Bilim insanları, evrenin oluşumunun ilk anlarındaki koşulları taklit ederek, evrenin ilk moleküllerini başarıyla yeniden yarattı. Bu buluş, erken evrende yıldızların kökenine dair mevcut anlayışımızı sarsıyor ve helyum kimyasının yeniden değerlendirilmesi gerektiğini ortaya koyuyor.
Bundan 13.8 milyar yıl önceki Büyük Patlama'nın hemen ardından evren olağanüstü yüksek sıcaklıklara sahipti. Birkaç saniye sonra ise sıcaklık, ilk elementler olan hidrojen ve helyumun oluşumu için yeterince düştü. Bu elementlerin oluşmasından yüz binlerce yıl sonra ise sıcaklık, atomların çeşitli konfigürasyonlarda elektronlarla birleşerek molekülleri oluşturmasına imkan verecek kadar azaldı.
Araştırmacılara göre, ilk molekül bir helyum hidrit iyonu (HeH+) oldu. Bu iyon, günümüzde evrenin en bol molekülü olan moleküler hidrojenin oluşumu için gereklidir.
Helyum hidrit iyonları ve moleküler hidrojen, yüz milyonlarca yıl sonra ilk yıldızların gelişiminde kritik rol oynadı. Bir protostarın kendi enerjisini ürettiği füzyon sürecini başlatabilmesi için, içindeki atomların ve moleküllerin birbirleriyle çarpışarak ısı yayması gerekir. Bu süreç, 10.000 santigrat derece altındaki sıcaklıklarda büyük ölçüde etkisiz kalır.
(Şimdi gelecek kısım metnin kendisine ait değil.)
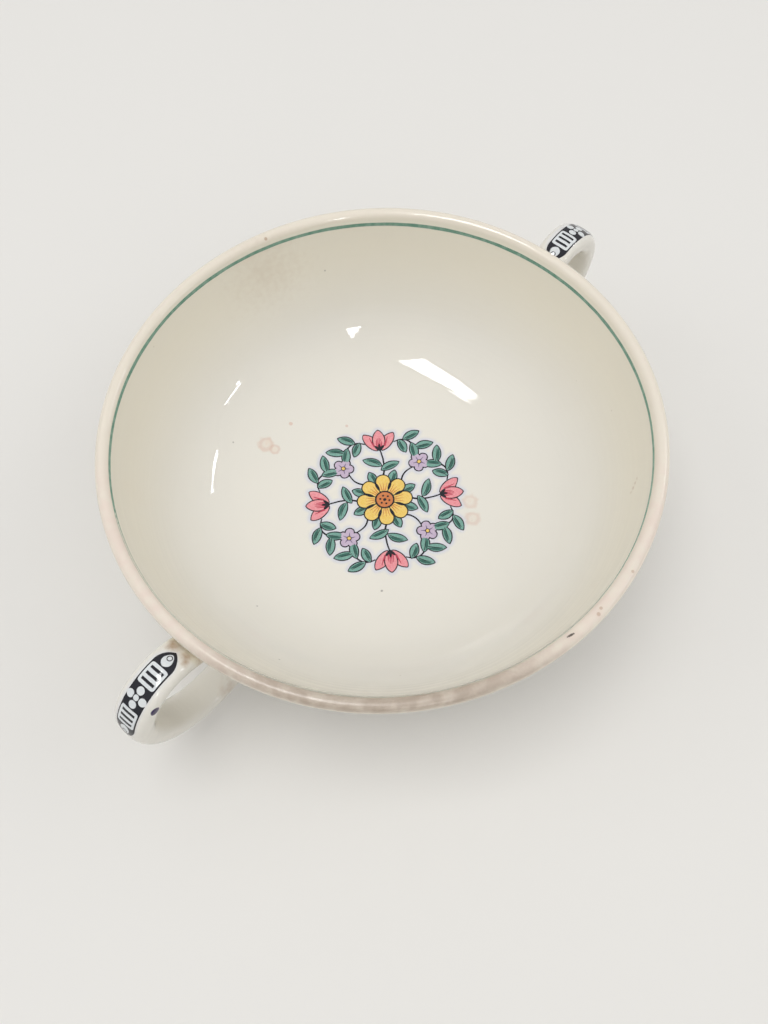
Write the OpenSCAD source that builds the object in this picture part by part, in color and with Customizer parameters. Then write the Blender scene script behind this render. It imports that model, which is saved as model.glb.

Ancak helyum hidrit iyonları, düşük sıcaklıklarda bile bu süreci devam ettirmede özellikle etkilidir ve erken evrende yıldız oluşumunun potansiyel olarak temel bir faktörü olarak kabul edilir. Bu nedenle, evrendeki helyum hidrit iyonlarının miktarı, erken yıldız oluşumunun hızı ve etkinliği üzerinde önemli bir etkiye sahip olmuş olabilir.
Yapılan yeni çalışmada, araştırmacılar ilk helyum hidrit reaksiyonlarını, iyonları eksi 267 santigrat dereceye kadar soğutarak ve ağır hidrojenle çarpıştırarak yeniden yarattı. Araştırmacılar, bu çarpışmaların, tıpkı bir yıldızdaki füzyonu başlatanlar gibi, sıcaklığa bağlı olarak nasıl değiştiğini inceledi.
Bu incelemeler sonucunda, bu parçacıklar arasındaki reaksiyon hızlarının düşük sıcaklıklarda yavaşlamadığı ortaya çıktı. Bu bulgu, daha önceki varsayımlarla çelişiyor.
Araştırmacılar, önceki teorilerin düşük sıcaklıklarda reaksiyon olasılığında önemli bir azalma öngördüğünü ancak bunu deneyde veya yeni teorik hesaplamalarda doğrulayamadıklarını belirtiyor. Bu yeni bulgu, helyum hidrit iyonlarının işleyiş biçiminin, fizikçilerin erken evrende yıldızların nasıl oluştuğuna dair düşüncelerini zorluyor. İyonlar ile diğer atomlar arasındaki reaksiyonların, daha önce varsayıldığından çok daha önemli olduğu görülüyor.